1. Mehr als nur Sushi
Stellen Sie sich vor, Ihre Gäste betreten Ihr Lokal und fühlen sich sofort so wohl wie im Wohnzimmer guter Freunde – entspannt, neugierig, hungrig. Genau dieses Gefühl vermitteln Izakayas in Japan. Und zwar täglich, zu Tausenden: Über 80.000 dieser Kneipen gibt es dort laut Angaben von Oryoki.de.

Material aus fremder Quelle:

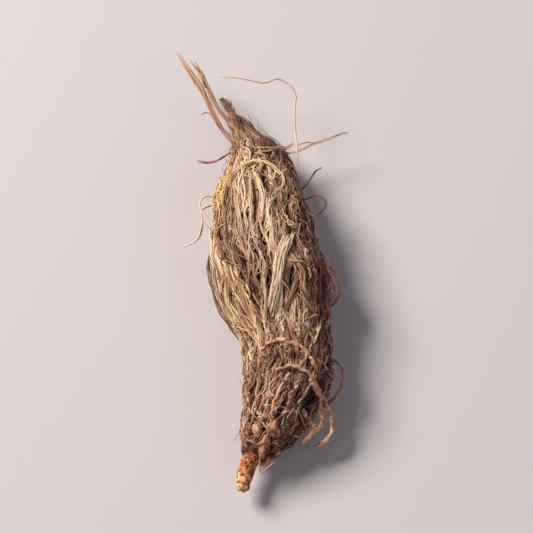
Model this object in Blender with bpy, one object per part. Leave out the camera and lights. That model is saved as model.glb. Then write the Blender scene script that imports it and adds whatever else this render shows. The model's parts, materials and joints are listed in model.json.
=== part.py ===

Während hierzulande die japanische Küche oft mit Sushi-Bar oder Ramen-Shop gleichgesetzt wird, schlägt der eigentliche Herzschlag der japanischen Gastro-Szene erst nach Feierabend. Ab dann strömen Büroangestellte, Studierende und Stammgäste in jene kleinen, warm beleuchteten Räume, die zwar eng und manchmal laut sind – aber genau das macht ihren Charme aus. Es geht um Lockerheit statt Etikette, um Miteinander statt Menüfolge.
Wer verstehen will, warum diese Mischung international zum Trend wird, findet im Izakaya das beste Beispiel. Das „Wohnzimmer-Feeling“ ist keine Marketingidee – es ist gelebte Alltagskultur, die sich erstaunlich gut auf hiesige Konzepte übertragen lässt.
2. Das Izakaya-Prinzip: Japans Wohnzimmer
Ein Izakaya (居酒屋) bedeutet wörtlich ein Ort zum Sitzen und Trinken – also eine Art Mischung aus Wirtshaus, Bar und Tapas-Lokal. Das Erkennungszeichen: die rote Papierlaterne, das „Akachochin“, das draußen leuchtet und signalisiert: Hier gibt es Drinks, Snacks und Gesellschaft.
Innen erwartet die Gäste eine Atmosphäre, die mit „gesellig“ nur unzureichend beschrieben ist. Es zischt, knistert und klappert. Der Grill brutzelt, Gläser stoßen an, und irgendwo ruft jemand seine Bestellung durch den Raum. Die Theke ist oft das kommunikative Zentrum: dicht, warm, manchmal rauchig – wobei neuere Rauchverbote in Japan seit 2020 (Quelle: GoTokyo) für ein familienfreundlicheres Klima sorgen.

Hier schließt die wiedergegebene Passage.